In an understandable interface, the content is readable – there’s no fine print or clash of colors. It also operates in predictable ways so users can avoid making mistakes.
For example, if a user is filling out a form and missing a required field, a window will pop up alerting them to the problem.
Since handheld devices are used more than computers and laptops these days, it’s important to keep up with the times and adapt content and web design for phone use as well. This poses a web design challenge because most sites are designed with computers in mind.
Responsiveness is all about your site working smoothly and cleanly regardless of the device it’s opened on. You can even do this adaptation on WordPress, but it still needs to be tweaked to look as presentable as it would on a large screen.
Learnability is the ease and pace at which a user picks up the ways to use a product.

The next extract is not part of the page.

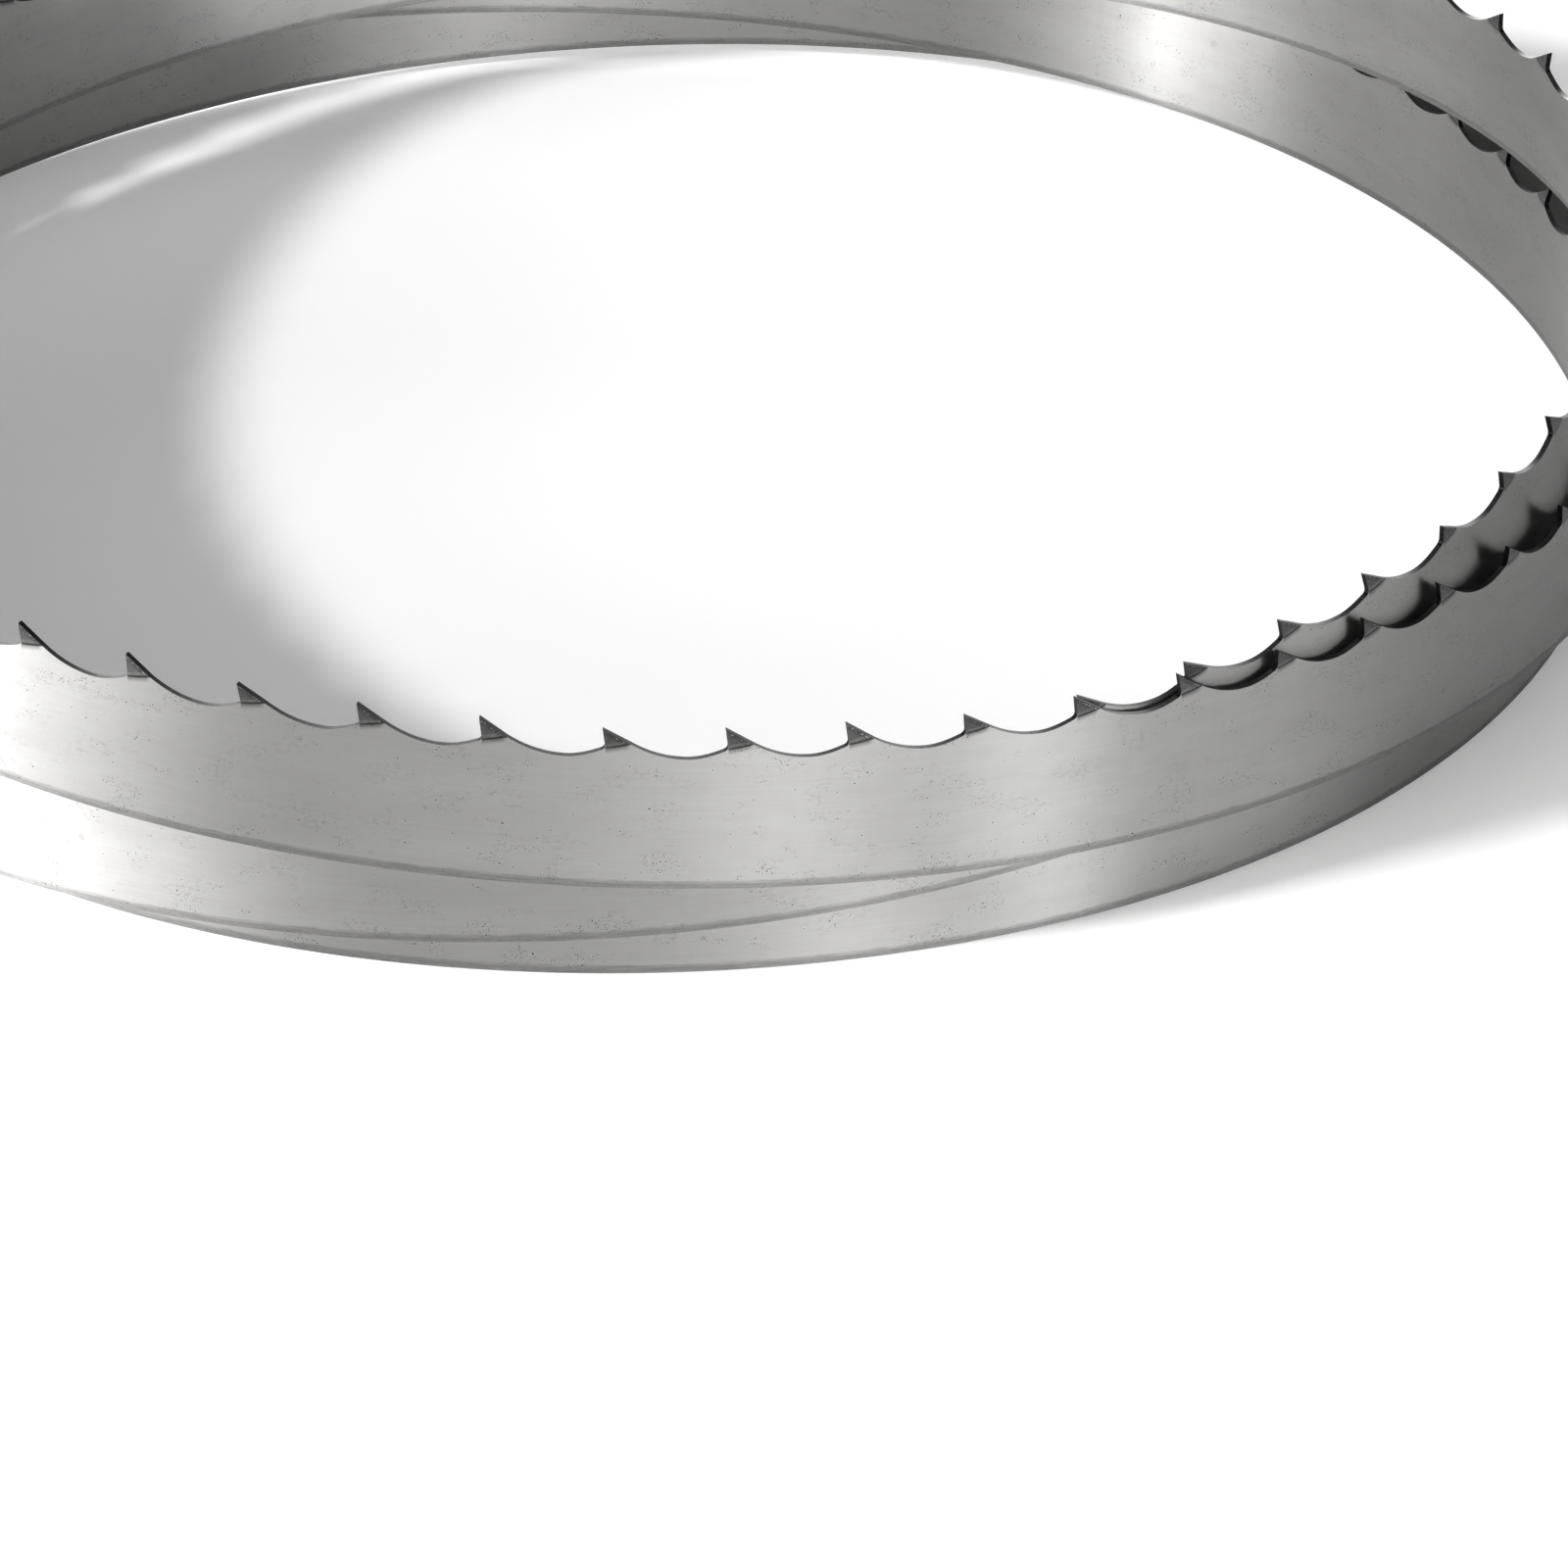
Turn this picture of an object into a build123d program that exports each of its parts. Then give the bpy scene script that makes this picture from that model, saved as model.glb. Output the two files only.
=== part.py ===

It used to be very common for user interfaces to require training to operate them but the current trend is toward creating UI that is usable for every kind of user, right away. This is why learnability is such an essential requirement; it makes sure that different kinds of users, including complete amateurs, can get on board easily.
Credibility means that your product should inspire justified trust in users. This means people are trusting that:
- The product will do what it is intended (or expected) to do;
- It will do it in a safe and harmless way;
- It will be of the expected quality and do it in the expected time.
It’s simply impossible to deliver your product with its UI and UX if it is not trustworthy and people don’t trust using it. Users will just go elsewhere.
This just means that the UI should be a pleasure to use. This could mean aesthetically pleasing designs, quick navigation and loading times, and any other features that users love to see on their interfaces. This is such a big requirement because many users base their opinions about products and interfaces on how user-friendly they are.
Absence of Errors
This means that it should be virtually impossible to give wrong results when information is fed into the app or website. It should be bulletproof against the entrance of invalid data or unexpected user scenarios. The harder you make it to make an error in the first place, the better the error tolerance of your product will be.
A good flow is a combination of actions that follow seamlessly, exactly as a user intuitively expects it to be. Some examples of bad flow are:
- Unreasonably long processes with many steps and screens to pass;
- Unnecessary or irrelevant pop-ups between commands;
- Repeated steps or expected steps missed.
In terms of website usability, flow also means that one relevant page is followed by another relevant page without any additional information being thrown at the user.
It deeply depends on each app or website; however nowadays, we’re used to customized experiences and we expect a certain minimal level almost everywhere. This basic level includes the ability to manage such things as user names and avatars, color schemes, and timezones—it’s what we do in many apps, from email accounts to games. In more complicated apps, the expected level of customization may go deeper and include many more features, corresponding to the product.
Visually stimulating content that is fun and interesting to look at guarantees user engagement. Certain apps boast much higher user engagement levels than others and one huge reason for this is that they promote the kind of content that they know will garner the most user attention and engagement. This means that the majority of users should rate your app’s tools as fun to use.